Tencent's strategy in digital streaming is also to vastly expand its content library, but also to embed it directly into Smart TVs for consumers to easily access their favorite shows and movies. Tencent Video is similar in look and size to iQiyi, with about 20 million paying subscribers. ESPN has already given Tencent exclusive rights to air their sports content in China, and HBO has named Tencent their exclusive partner. If you're visiting China and don't want to miss the latest Game of Thrones, you'll need to sign up with Tencent. 

We've also seen quite a bit of M&A in the space. In 2012, China's largest digital-streaming company Youku bought its second-largest Tudou in a billion-dollar all-stock deal. The reason for the merger was to consolidate the buying power and user base of the two largest platforms, which together controlled nearly 33% market share. Three years later, Alibaba bought the combined company for $5.4 billion. It still runs the platform today as Youku-Tudou, and it's estimated that the service has 30 million paying subscribers. 

Netflix sides with Baidu

In early 2016, Netflix began its strategy of international domination. Expanding its international operations to 130 countries, Netflix looked to become the first mover in international digital streaming that never looked back.
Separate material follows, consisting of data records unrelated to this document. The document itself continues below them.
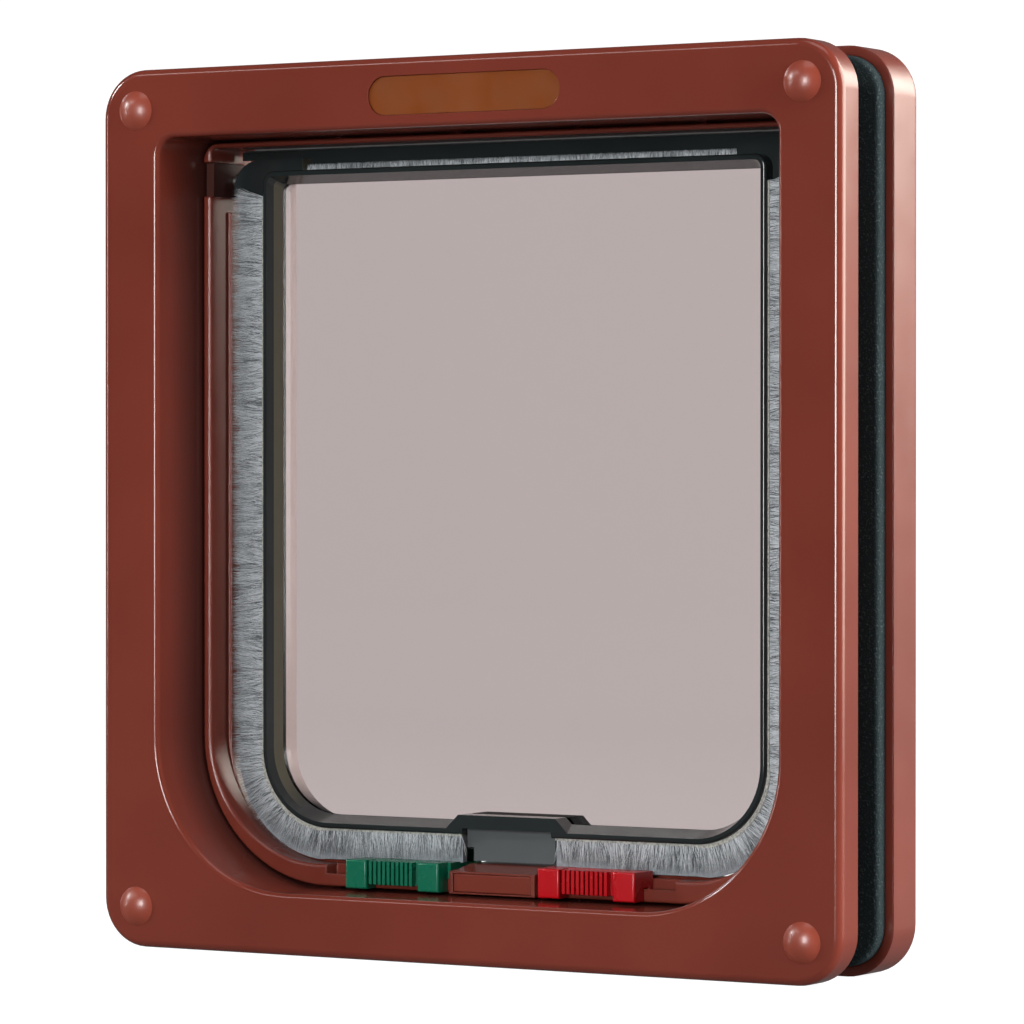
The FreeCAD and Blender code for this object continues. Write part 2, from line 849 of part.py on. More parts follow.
def latch_block():
    """The dark block that hangs below the rim, with a catch notch on each side and a magnet."""
    corners = [
        (-latch_half_width, latch_bottom, latch_round),
        (latch_half_width, latch_bottom, latch_round),
        (latch_half_width, latch_top, 0),
        (-latch_half_width, latch_top, 0),
    ]
    body = front_prism(corners, latch_front, latch_back)
    notch_x = tooth_inner - lock_travel - tooth_reach_gap - latch_notch_room
    notch_top = flap_flange_bottom + latch_notch_room
    far = latch_half_width + overrun
    notch_back = latch_back - latch_catch_wall
    notch_front = latch_front + latch_catch_wall
    left = across_block(-1, notch_x, far, latch_front - overrun, notch_back, 0, notch_top)
    right = across_block(1, notch_x, far, notch_front, latch_back + overrun, 0, notch_top)
    return body.cut([left, right, flap_magnet_shape(magnet_fit, overrun)])


def flap_magnet_shape(fit, below):
    """The magnet, or the pocket for it, open at the bottom of the latch block."""
    half_width_x = flap_magnet_half_width + fit
    half_depth = flap_magnet_half_depth + fit
    top = latch_bottom + magnet_fit + flap_magnet_height + fit
    return block(
        -half_width_x, half_width_x, pivot_depth - half_depth, pivot_depth + half_depth,
        latch_bottom + magnet_fit - below, top,
    )


def flap_magnet():
    """The bar magnet set into the latch block."""
    return flap_magnet_shape(0, 0)


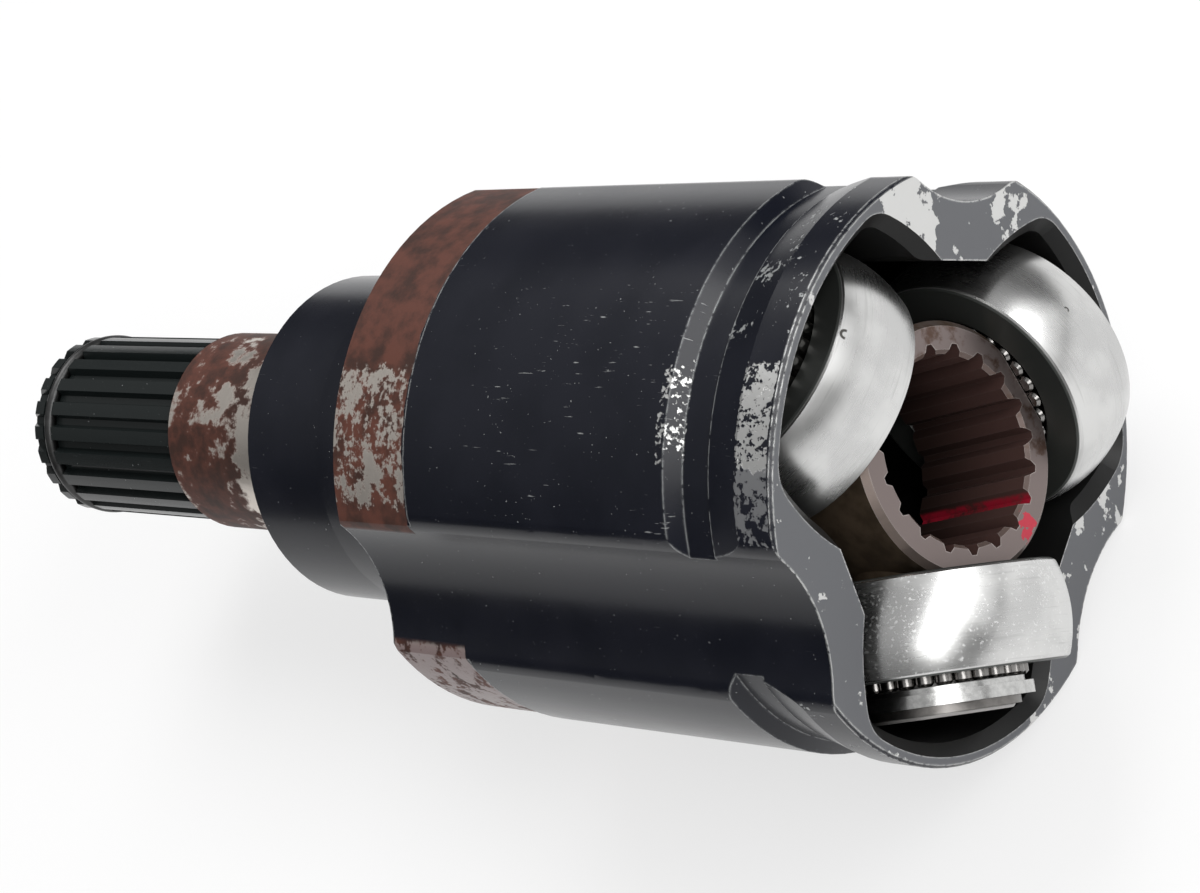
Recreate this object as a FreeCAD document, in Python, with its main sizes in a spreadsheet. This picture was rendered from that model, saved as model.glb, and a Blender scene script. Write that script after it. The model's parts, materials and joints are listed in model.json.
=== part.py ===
"""Plunging tripod constant-velocity joint: a three-lobed housing with a splined stub, and inside
it a spider whose three trunnions carry rollers on needles. Millimetres, +Z up.
X is the joint's axis, towards the open mouth. The origin is on that axis, at the rear face of the
collar, where the oil seal's journal begins. One lobe points up along +Z."""
import FreeCAD, Part
import math
import os
import Sketcher

doc = FreeCAD.newDocument("tripod_joint")
sheet = doc.addObject("Spreadsheet::Sheet", "sizes")

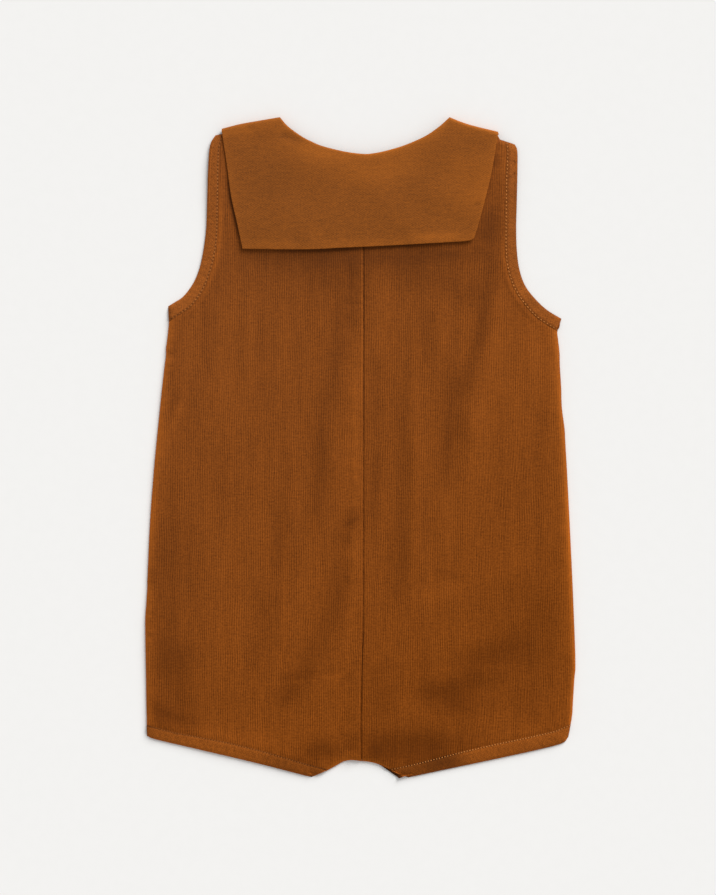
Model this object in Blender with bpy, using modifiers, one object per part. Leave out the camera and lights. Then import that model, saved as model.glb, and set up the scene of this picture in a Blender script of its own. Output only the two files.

Interestingly, China wasn't on its list. Due to complexities in dealing with the Chinese government's regulations on foreign telecoms and internet providers, as well as rampant copyright infringement and a widespread reliance on guanxi, Netflix opted to pass on setting up shop in the world's most populous country. CEO Reed Hasting recently remarked that the prospect of Netflix opening directly in China "doesn't look good."

However, Netflix has found an ally in iQiyi to get indirect access to the country. Earlier this year, the two signed a licensing deal that would allow iQiyi to license and air Netflix's content in China. It's a win-win for the two companies: Netflix receives payments for access to many of the titles in its vast content library -- including originals such as Black MirrorStranger Things, and BoJack Horseman. China-based iQiyi runs the operations -- which ultimately gets the users, paying subscribers, and advertisers.

This agreement makes both companies stronger and harder for others to compete with. Exclusive rights to content -- including home-grown original programming -- locks out competitors and is a big selling point for subscribers.

The Foolish Bottom Line

Competition for China's digital streaming is intensifying, which is dragging down the operating margins in the short term of several of the country's largest internet companies. But the long-term appeal of the market is undeniable, with increased advertising and a steady subscription-revenue base likely worth the upfront costs. We'll watch for Baidu, Tencent, and Alibaba to continue to consolidate power in their quests to become the preferred entertainment provider in the world's most populous nation.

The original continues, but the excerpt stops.